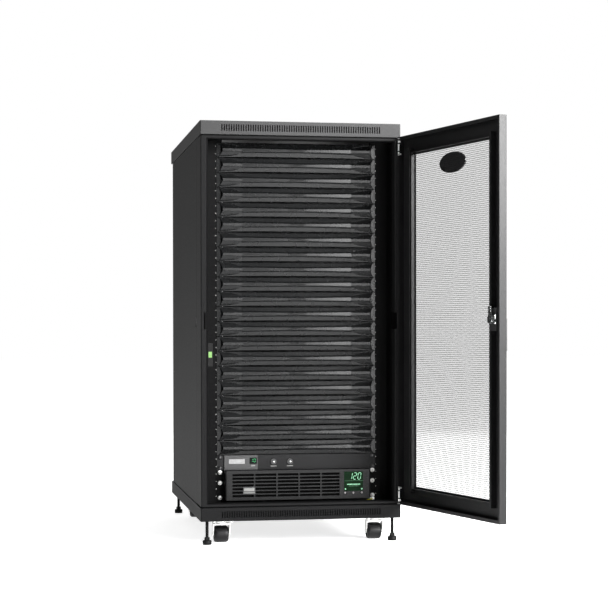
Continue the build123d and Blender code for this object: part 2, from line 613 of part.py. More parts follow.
BADGE_Z = 1105
with BuildPart() as door_badge:
    with BuildSketch(Plane.XZ.offset(-SKIN_Y)):
        with Locations((-2, BADGE_Z)):
            Ellipse(75, 29.5)
    extrude(amount=3.6)
    fillet(door_badge.faces().sort_by(Axis.Y)[0].edges(), 1.2)
write(door_badge, "door_badge", DOOR_OPEN)

for name, flip in (("top", 1), ("bottom", -1)):
    with BuildPart() as hinge_pin:
        low, high = about_middle(flip, 494, 543.5)
        rod((PIN_X, PIN_Y, low), (0, 0, 1), PIN_R, high - low)
        rod((PIN_X, PIN_Y, MID_Z + flip * 496.5), (-1, 0, 0.0), PIN_R, 13)
    write(hinge_pin, f"hinge_pin_{name}", DOOR_OPEN)

SPINDLE_R = 7
CAM_Y = (-457.4, -454.4)
HANDLE_PIVOT_Y = -498
with BuildPart() as latch_base:
    block((-279, -235), (DOOR_Y[0] - 6, DOOR_Y[0]), (560, 690))
    fillet(latch_base.edges().filter_by(Axis.Y), 8)
    rod((LATCH_X, DOOR_Y[0], STRIKE_Z), (0, 1, 0), 8.8, DOOR_SHEET)
    block((-279, -246), (SKIN_Y, -464), (628, 690))
    rod((LATCH_X, DOOR_Y[0] - 7, STRIKE_Z), (0, 1, 0), SPINDLE_R + RUNNING, 30, Mode.SUBTRACT)
write(latch_base, "latch_base", DOOR_OPEN)

with BuildPart() as latch_cam:
    rod((LATCH_X, DOOR_Y[0] - 6.2, STRIKE_Z), (0, 1, 0), SPINDLE_R, CAM_Y[0] - DOOR_Y[0] + 6.2)
    cam_plane = Plane.XZ.offset(-CAM_Y[0])
    with BuildSketch(cam_plane):
        with Locations((LATCH_X, STRIKE_Z)):
            Circle(11)
        with Locations((LATCH_X, STRIKE_Z + 18)):
            Rectangle(13, 36)
        with Locations((LATCH_X - 15, STRIKE_Z)):
            Rectangle(28, 24)
        with Locations((LATCH_X - 22, STRIKE_Z - 2)):
            Rectangle(18, 9, mode=Mode.SUBTRACT)
        with Locations((LATCH_X, STRIKE_Z + 24)):
            SlotOverall(15, 5, rotation=90, mode=Mode.SUBTRACT)
    extrude(amount=CAM_Y[0] - CAM_Y[1])
    block((LATCH_X - 4, LATCH_X + 4), (HANDLE_PIVOT_Y, DOOR_Y[0] - 6.2),
          (STRIKE_Z - 4, STRIKE_Z + 4))
    rod((LATCH_X - 4, HANDLE_PIVOT_Y, STRIKE_Z), (1, 0, 0), 4.5, 8)
    rod((LATCH_X - 10.5, HANDLE_PIVOT_Y, STRIKE_Z), (1, 0, 0), 2, 21)
write(latch_cam, "latch_cam", DOOR_OPEN)

with BuildPart() as door_handle:
    with BuildSketch(Plane.YZ.offset(LATCH_X - 11)):
        with Locations((HANDLE_PIVOT_Y, STRIKE_Z)):
            Circle(6)
        with Locations((HANDLE_PIVOT_Y - 0.5, STRIKE_Z - 43)):
            Rectangle(11, 86)
    extrude(amount=22)
    fillet(door_handle.edges().filter_by(Axis.Y).group_by(Axis.Z)[0], 6)
    block((LATCH_X - 4.4, LATCH_X + 4.4), (HANDLE_PIVOT_Y - 5, HANDLE_PIVOT_Y + 7),
          (STRIKE_Z - 14, STRIKE_Z + 7), Mode.SUBTRACT)
    rod((LATCH_X - 12, HANDLE_PIVOT_Y, STRIKE_Z), (1, 0, 0), 2 + RUNNING, 24, Mode.SUBTRACT)
write(door_handle, "door_handle", DOOR_OPEN)

# ---------------------------------------------------------------- rear doors, split in two
REAR_LEAF_X = (1, 297.1)
REAR_WINDOW_X = (45, 240)
REAR_HANDLE_X = 22
for name, sign in (("left", -1), ("right", 1)):
    with BuildPart() as rear_door:
        block(span(sign, *REAR_LEAF_X), REAR_LEAF_Y, DOOR_Z)
        block(span(sign, REAR_LEAF_X[0] + DOOR_SHEET, REAR_LEAF_X[1] - DOOR_SHEET),
              (REAR_LEAF_Y[0] - 1, REAR_LEAF_Y[1] - DOOR_SHEET),
              (DOOR_Z[0] + DOOR_SHEET, DOOR_Z[1] - DOOR_SHEET), Mode.SUBTRACT)
        for z_low, z_high in ((1189, 1202), (113.5, 125.5)):
            block(span(sign, REAR_LEAF_X[1] - 2.2, REAR_LEAF_X[1] + 1), (REAR_LEAF_Y[0] - 1, 422),
                  (z_low, z_high), Mode.SUBTRACT)
        block(span(sign, REAR_WINDOW_X[0] - 6, REAR_WINDOW_X[0] - 4.5), (416, REAR_LEAF_Y[1] - 1),
              (150, 1166))
        block(span(sign, REAR_WINDOW_X[1] + 4.5, REAR_WINDOW_X[1] + 6), (416, REAR_LEAF_Y[1] - 1),
              (150, 1166))
        for z_low, z_high in ((1184, 1187), (127, 130)):
            block(span(sign, 286, REAR_LEAF_X[1] - 1), (REAR_LEAF_Y[0], 421), (z_low, z_high))
        rod((sign * PIN_X, REAR_PIN_Y, 1184), (0, 0, 1), PIN_R, 17)
        rod((sign * PIN_X, REAR_PIN_Y, 113.5), (0, 0, 1), PIN_R, 16.5)
        if sign > 0:
            rod((REAR_HANDLE_X, 425, STRIKE_Z), (0, 1, 0), 5 + RUNNING, 10, Mode.SUBTRACT)
    write(rear_door, f"rear_door_{name}")

with BuildPart() as rear_handle:
    rod((REAR_HANDLE_X, 424, STRIKE_Z), (0, 1, 0), 5, 14)
    with BuildSketch(Plane.XZ.offset(-REAR_LEAF_Y[1] - 0.5)):
        with Locations((REAR_HANDLE_X, STRIKE_Z)):
            Circle(12)
        with Locations((REAR_HANDLE_X, STRIKE_Z - 45)):
            RectangleRounded(20, 90, 6)
    extrude(amount=-11)
    with BuildSketch(Plane.XZ.offset(-424)):
        with Locations((REAR_HANDLE_X - 3, STRIKE_Z)):
            RectangleRounded(26, 14, 3)
    extrude(amount=3)
write(rear_handle, "rear_handle")

# ---------------------------------------------------------------- casters and levelling feet
CASTERS = {
    "front_left": (-CASTER_X, FRONT_KINGPIN_Y, 1),
    "front_right": (CASTER_X, FRONT_KINGPIN_Y, 1),
    "rear_left": (-CASTER_X, REAR_KINGPIN_Y, -1),
    "rear_right": (CASTER_X, REAR_KINGPIN_Y, -1),
}
with BuildPart() as caster_plates:
    for x, y, _ in CASTERS.values():
        block((x - 34, x + 34), (y - 38, y + 38), (BASE_Z - 3, BASE_Z))
        rod((x, y, BASE_Z - 15), (0, 0, 1), 5, 12)
        rod((x, y, BASE_Z - 16.5), (0, 0, 1), 8, 1.5)
        rod((x, y, BASE_Z - 11.1), (0, 0, 1), 15, 8.1)
        with Locations((x, y, BASE_Z - 3)):
            with GridLocations(*CASTER_BOLTS, 2, 2):
                Cylinder(6, 3, align=(Align.CENTER, Align.CENTER, Align.MAX))
                Cylinder(4, 12, align=(Align.CENTER, Align.CENTER, Align.MIN))
write(caster_plates, "caster_plates")

for name, (x, y, trail_side) in CASTERS.items():
    axle_y = y + trail_side * CASTER_TRAIL
    with BuildPart() as caster_fork:
        rod((x, y, BASE_Z - 14.6), (0, 0, 1), 16, 3)
        y_low, y_high = sorted((y - trail_side * 14, y + trail_side * 26))
        block((x - 25.5, x + 25.5), (y_low, y_high), (BASE_Z - 14.6, BASE_Z - 12.1))
        for sign in (-1, 1):
            with BuildSketch(Plane.YZ.offset(x + sign * 24.25 - 1.25)) as cheek:
                with BuildLine():
                    Polyline((y_low, BASE_Z - 12.1), (y_high, BASE_Z - 12.1),
                             (axle_y + 9, WHEEL_R - 6), (axle_y - 9, WHEEL_R - 6), close=True)
                make_face()
            extrude(cheek.sketch, amount=2.5)
        rod((x - 27, axle_y, WHEEL_R), (1, 0, 0), 4, 54)
        rod((x, y, BASE_Z - 20), (0, 0, 1), 5 + RUNNING, 20, Mode.SUBTRACT)
    write(caster_fork, f"caster_fork_{name}")
    with BuildPart() as caster_wheel:
        rod((x - WHEEL_WIDTH / 2, axle_y, WHEEL_R), (1, 0, 0), WHEEL_R, WHEEL_WIDTH)
        fillet(caster_wheel.edges().filter_by(GeomType.CIRCLE), 6)
        rod((x - WHEEL_WIDTH, axle_y, WHEEL_R), (1, 0, 0), 4 + RUNNING, 2 * WHEEL_WIDTH,
            Mode.SUBTRACT)
    write(caster_wheel, f"caster_wheel_{name}")

for name, x, y in (("front_left", -FOOT_X, -FOOT_Y), ("front_right", FOOT_X, -FOOT_Y),
                   ("rear_left", -FOOT_X, FOOT_Y), ("rear_right", FOOT_X, FOOT_Y)):
    with BuildPart() as levelling_foot:
        rod((x, y, 0), (0, 0, 1), 13.5, 13)
        fillet(levelling_foot.edges().filter_by(GeomType.CIRCLE), 1.5)
        with BuildSketch(Plane.XY.offset(13)) as collar:
            with Locations((x, y)):
                RegularPolygon(8, 6)
        extrude(collar.sketch, amount=9)
        rod((x, y, 20), (0, 0, 1), 5, 76)
    write(levelling_foot, f"levelling_foot_{name}")
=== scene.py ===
import json
import math
import random

import bmesh
import bpy
from mathutils import Matrix, Vector


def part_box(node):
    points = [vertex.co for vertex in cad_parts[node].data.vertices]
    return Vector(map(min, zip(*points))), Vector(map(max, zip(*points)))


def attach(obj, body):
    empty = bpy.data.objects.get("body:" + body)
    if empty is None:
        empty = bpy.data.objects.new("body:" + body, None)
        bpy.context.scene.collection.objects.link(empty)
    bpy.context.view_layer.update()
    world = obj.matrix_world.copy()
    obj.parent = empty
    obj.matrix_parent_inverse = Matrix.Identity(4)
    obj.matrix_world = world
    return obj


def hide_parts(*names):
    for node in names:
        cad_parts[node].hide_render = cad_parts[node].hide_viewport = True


# The looks of a network cabinet with a rackmount UPS. Metres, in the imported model's frame:
# X to the right seen from the front, Y to the rear, Z up, origin on the floor.
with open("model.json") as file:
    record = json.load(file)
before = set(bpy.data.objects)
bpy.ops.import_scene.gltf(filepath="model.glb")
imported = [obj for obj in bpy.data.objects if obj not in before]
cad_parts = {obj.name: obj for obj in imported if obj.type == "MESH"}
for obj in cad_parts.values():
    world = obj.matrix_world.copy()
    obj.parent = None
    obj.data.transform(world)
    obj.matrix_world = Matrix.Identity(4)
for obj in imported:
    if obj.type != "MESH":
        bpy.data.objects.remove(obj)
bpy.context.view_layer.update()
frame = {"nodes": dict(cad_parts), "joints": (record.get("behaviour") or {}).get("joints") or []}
NODES = frame["nodes"]
MM = 0.001
RANDOM = random.Random(24)

# Rack standard and the stack in the cabinet
UNIT = 44.45 * MM
HOLE_SPACING = 465.1 * MM
RACK_UNITS = 24
RACK_FOOT_Z = 124
PANEL_COUNT = 21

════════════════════

*Requirement:*
Take the line that contains "in imported if" and every line after it through the end of the listing above, and repeat them exactly.

*Complete answer:*
cad_parts = {obj.name: obj for obj in imported if obj.type == "MESH"}
for obj in cad_parts.values():
    world = obj.matrix_world.copy()
    obj.parent = None
    obj.data.transform(world)
    obj.matrix_world = Matrix.Identity(4)
for obj in imported:
    if obj.type != "MESH":
        bpy.data.objects.remove(obj)
bpy.context.view_layer.update()
frame = {"nodes": dict(cad_parts), "joints": (record.get("behaviour") or {}).get("joints") or []}
NODES = frame["nodes"]
MM = 0.001
RANDOM = random.Random(24)

# Rack standard and the stack in the cabinet
UNIT = 44.45 * MM
HOLE_SPACING = 465.1 * MM
RACK_UNITS = 24
RACK_FOOT_Z = 124
PANEL_COUNT = 21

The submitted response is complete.